I think my looks are better than my personality and that confuses people too. I'm a mess of social masks, hypervigilance and coping mechanisms. It's confusing to me and others.
The people I've known who aren't angry or disappointed with me are like this because I've kept them at a distance, they barely know me, our relationship is low stakes.
I've learned a lot about boundaries, I'm trying my best now to avoid associating with self-centered, narcissistic abusive people. But now, all I have is my boundaries and I only feel relatively safe by isolating. I've had so many painful social moments that something has been broken. In a way, it's good because I think many parts of me can't take it anymore. I can't pretend anymore. I can't grind my teeth through discomfort anymore. My parts are screaming that they crave comfort and safety and won't accept anything less than that. But I don't know how to connect anymore. I think I crave things people can't give me anyway.

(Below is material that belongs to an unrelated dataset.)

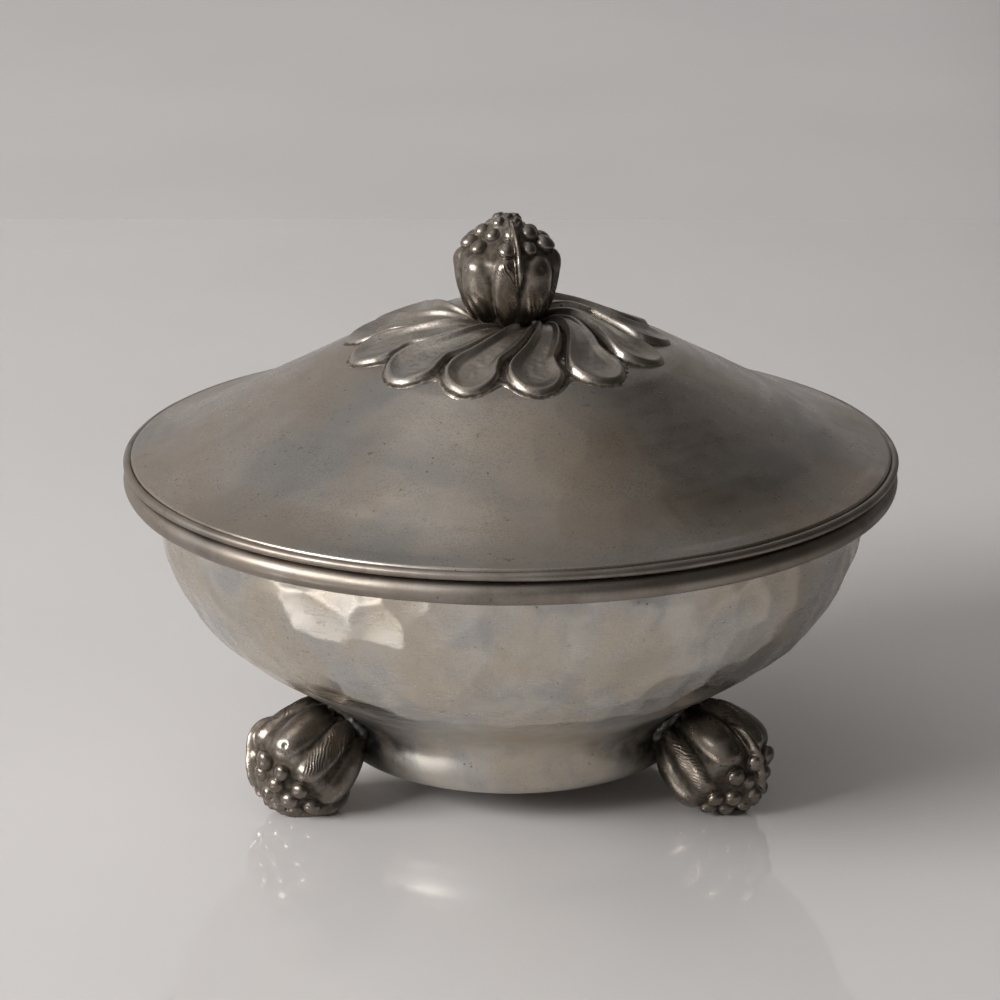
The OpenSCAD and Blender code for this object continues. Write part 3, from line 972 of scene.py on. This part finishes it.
camera()
room()
table_and_backdrop()
lamp("window", -63, 26, width=0.95, power=29, colour=(1, 0.985, 0.975), mirrored=False)
lamp("window_seen", -60, 26, width=0.9, power=23, colour=(1, 0.975, 0.95), lights=False)

hammered_metal = pewter(
    "hammered_pewter", rgb(0.57, 0.54, 0.495), rgb(0.43, 0.425, 0.42), rgb(0.54, 0.463, 0.362),
    rough=0.22, blotch=8, grain=0.15, layer="smoke")
dome_metal = pewter(
    "dome_pewter", rgb(0.40, 0.362, 0.323), rgb(0.30, 0.288, 0.27), rgb(0.365, 0.295, 0.23),
    rough=0.28, blotch=20, brushed=0.6, specks=1.3, grain=0.35)
wire_metal = pewter(
    "wire_pewter", rgb(0.31, 0.28, 0.25), rgb(0.21, 0.185, 0.16), rgb(0.27, 0.23, 0.185),
    rough=0.41, blotch=9)
cast_metal = pewter(
    "cast_pewter", rgb(0.31, 0.28, 0.245), rgb(0.15, 0.13, 0.11), rgb(0.22, 0.185, 0.145),
    rough=0.25, blotch=4, brushed=0.2, specks=2.2, grain=0.75, layer="crevice")
leaf_metal = pewter(
    "leaf_pewter", rgb(0.38, 0.35, 0.315), rgb(0.25, 0.225, 0.20), rgb(0.32, 0.28, 0.235),
    rough=0.31, blotch=7, brushed=0.3, specks=1.6, grain=0.5, layer="crevice")
solder_metal = pewter(
    "solder", rgb(0.13, 0.126, 0.122), rgb(0.045, 0.043, 0.041), rgb(0.10, 0.095, 0.088),
    rough=0.42, blotch=3, brushed=0.1)
brass_metal = brass()

bowl_body(hammered_metal)
bowl_rim_wire(wire_metal)
for node, phase, seed in (("foot_front_left", 18, 41), ("foot_front_right", 0, 42), ("foot_rear", 30, 43)):
    foot(node, phase, seed, cast_metal)
foot_solder(solder_metal)
lid_dome(dome_metal)
lid_edge_wire(wire_metal)
lid_bezel(dome_metal)
leaf_collar(leaf_metal)
bud_finial(cast_metal)
finial_stud(brass_metal)
finial_washer(brass_metal)
finial_nut(brass_metal)

bpy.context.scene.view_settings.view_transform = "Standard"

The only role I was taught is to serve others, I don't know what else to do to connect because whenever I've expected anything in return I was punished. Showing who I truly am irritates or disgusts people. I'm so ashamed that any kind of what I interpret as criticism, rejection or weird facial expressions triggers me right now. It's extremely painful, I feel weak. I've started to believe the anger that was projected on me. I've heard too much, I've seen it too many times, it must be true, they must be right, I'm an awful person. Still, I know I'm not. I'm completely torn and divided inside.
I'm grateful for my sister, she's so patient and understanding with me. She's helped me though terrible moments when I was being abused. She's the only person who truly sees me.